— Begin Data provided —
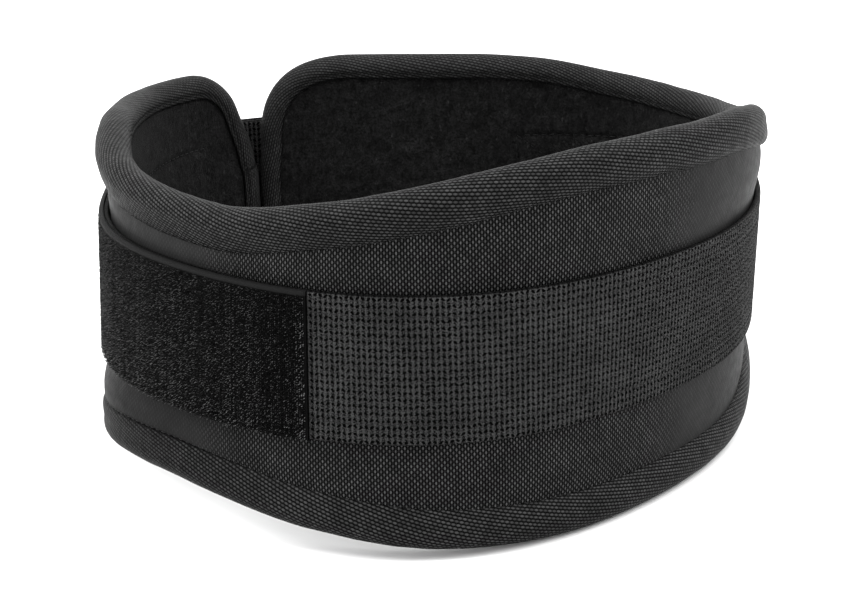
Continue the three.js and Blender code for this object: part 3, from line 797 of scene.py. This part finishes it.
def binding_piece(material):
    """The bias-cut tape folded over the pad's edge, with its soft bulges, the puckers that its seams
    draw into it and its lapped end."""
    section = rim_section()
    middle = np.array([RIM_RADIUS, RIM_CENTRE])
    around = path_lengths(section)
    tangent = np.gradient(section, axis=0)
    tangent /= np.hypot(*tangent.T)[:, None]
    normal = np.stack([tangent[:, 1], -tangent[:, 0]], 1)
    normal *= np.sign(((section - middle) * normal).sum(1))[:, None]
    normal[:2], normal[-2:] = (0, 1), (0, -1)
    step = np.hypot(*np.diff(EDGE, axis=0).T).mean()
    run = np.arange(len(EDGE)) * step
    to_end = around[-1] - around
    bead = np.clip(1 - hump(around, 3) - hump(to_end, 3), 0, 1)
    lift = wander(run, 3.1, 41)[:, None] * 0.14 * hump(around, 6)[None]
    lift = lift + wander(run, 3.4, 42)[:, None] * 0.14 * hump(to_end, 5)[None]
    lift = lift + wander(run[:, None] + around[None] * 0.5, 6.5, 43) * 0.09 * bead
    lift = lift + wander(run, 37, 44)[:, None] * 0.22 * bead
    lapped = smooth_step((run - LAP_FROM) / 0.8) * smooth_step((LAP_FROM + LAP_LENGTH - run) / 0.8)
    lift = lift + LAP_THICKNESS * lapped[:, None] * np.clip(bead + 0.4, 0, 1)
    seat = np.clip((EDGE[:, 1] - 14) / 6, 0, 1)[:, None]
    lift = lift * seat + np.minimum(lift, 0) * (1 - seat)
    flank = np.clip((section[:, 0] - RIM_RADIUS) / (BINDING_REACH_OUTSIDE - RIM_RADIUS), 0, 1)
    flank = 4 * flank * (1 - flank) * (section[:, 1] > RIM_CENTRE)
    fuller = np.interp(EDGE[:, 0], *FLANK_FULLNESS)
    lift = lift + fuller[:, None] * flank[None]
    bend = hump(EDGE[:, 0] - LEFT_END - LEFT_BEND_AT, LEFT_BEND_LENGTH) * (EDGE[:, 1] > WEBBING_MIDDLE)
    surface = section[None] + normal[None] * lift[..., None]
    surface[..., 1] += LEFT_BEND_SWELL * bend[:, None] * np.clip(to_end / 8, 0, 1) * np.clip(around / 6, 0, 1)
    inside = np.repeat((section - normal * BINDING_THICKNESS * 0.7)[None], len(EDGE), 0)
    inside[:, :2] = section[:2] - (0.9, 0.3)
    inside[:, -2:] = section[-2:] - (0.9, 0.02)
    outer_share = smooth_step((section[:, 1] - PAD_IN) / (COVER_OUT - PAD_IN))
    grids = []
    for grid in (surface, inside):
        along = EDGE[:, 0, None] + EDGE_INWARD[:, 0, None] * grid[..., 0]
        up = EDGE[:, 1, None] + EDGE_INWARD[:, 1, None] * grid[..., 0]
        points = place(along, grid[..., 1] + pad_swell(along, up, grid[..., 0]) * outer_share, up)
        points[..., 2] = np.maximum(points[..., 2], 0)
        grids.append(points)
    flat = np.stack(np.broadcast_arrays(run[:, None], around[None]), -1)
    made = slab(*grids, flat, ring=True)
    piece = object_from("rim_binding", *made, material, "binding_nylon", ["edge_binding"])
    return piece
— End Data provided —
● Prompt:
Can you give every line above again, exactly as written?

● Solution for this task:
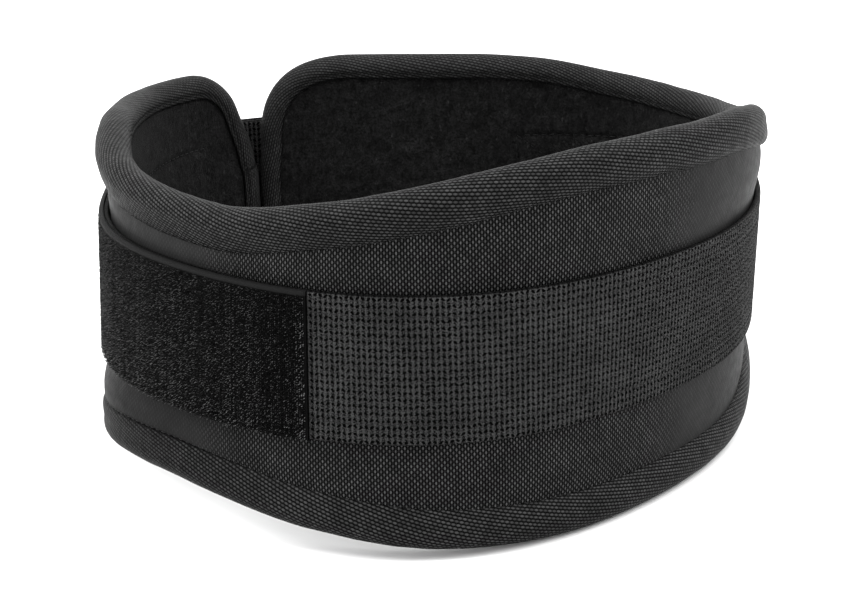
Continue the three.js and Blender code for this object: part 3, from line 797 of scene.py. This part finishes it.
def binding_piece(material):
    """The bias-cut tape folded over the pad's edge, with its soft bulges, the puckers that its seams
    draw into it and its lapped end."""
    section = rim_section()
    middle = np.array([RIM_RADIUS, RIM_CENTRE])
    around = path_lengths(section)
    tangent = np.gradient(section, axis=0)
    tangent /= np.hypot(*tangent.T)[:, None]
    normal = np.stack([tangent[:, 1], -tangent[:, 0]], 1)
    normal *= np.sign(((section - middle) * normal).sum(1))[:, None]
    normal[:2], normal[-2:] = (0, 1), (0, -1)
    step = np.hypot(*np.diff(EDGE, axis=0).T).mean()
    run = np.arange(len(EDGE)) * step
    to_end = around[-1] - around
    bead = np.clip(1 - hump(around, 3) - hump(to_end, 3), 0, 1)
    lift = wander(run, 3.1, 41)[:, None] * 0.14 * hump(around, 6)[None]
    lift = lift + wander(run, 3.4, 42)[:, None] * 0.14 * hump(to_end, 5)[None]
    lift = lift + wander(run[:, None] + around[None] * 0.5, 6.5, 43) * 0.09 * bead
    lift = lift + wander(run, 37, 44)[:, None] * 0.22 * bead
    lapped = smooth_step((run - LAP_FROM) / 0.8) * smooth_step((LAP_FROM + LAP_LENGTH - run) / 0.8)
    lift = lift + LAP_THICKNESS * lapped[:, None] * np.clip(bead + 0.4, 0, 1)
    seat = np.clip((EDGE[:, 1] - 14) / 6, 0, 1)[:, None]
    lift = lift * seat + np.minimum(lift, 0) * (1 - seat)
    flank = np.clip((section[:, 0] - RIM_RADIUS) / (BINDING_REACH_OUTSIDE - RIM_RADIUS), 0, 1)
    flank = 4 * flank * (1 - flank) * (section[:, 1] > RIM_CENTRE)
    fuller = np.interp(EDGE[:, 0], *FLANK_FULLNESS)
    lift = lift + fuller[:, None] * flank[None]
    bend = hump(EDGE[:, 0] - LEFT_END - LEFT_BEND_AT, LEFT_BEND_LENGTH) * (EDGE[:, 1] > WEBBING_MIDDLE)
    surface = section[None] + normal[None] * lift[..., None]
    surface[..., 1] += LEFT_BEND_SWELL * bend[:, None] * np.clip(to_end / 8, 0, 1) * np.clip(around / 6, 0, 1)
    inside = np.repeat((section - normal * BINDING_THICKNESS * 0.7)[None], len(EDGE), 0)
    inside[:, :2] = section[:2] - (0.9, 0.3)
    inside[:, -2:] = section[-2:] - (0.9, 0.02)
    outer_share = smooth_step((section[:, 1] - PAD_IN) / (COVER_OUT - PAD_IN))
    grids = []
    for grid in (surface, inside):
        along = EDGE[:, 0, None] + EDGE_INWARD[:, 0, None] * grid[..., 0]
        up = EDGE[:, 1, None] + EDGE_INWARD[:, 1, None] * grid[..., 0]
        points = place(along, grid[..., 1] + pad_swell(along, up, grid[..., 0]) * outer_share, up)
        points[..., 2] = np.maximum(points[..., 2], 0)
        grids.append(points)
    flat = np.stack(np.broadcast_arrays(run[:, None], around[None]), -1)
    made = slab(*grids, flat, ring=True)
    piece = object_from("rim_binding", *made, material, "binding_nylon", ["edge_binding"])
    return piece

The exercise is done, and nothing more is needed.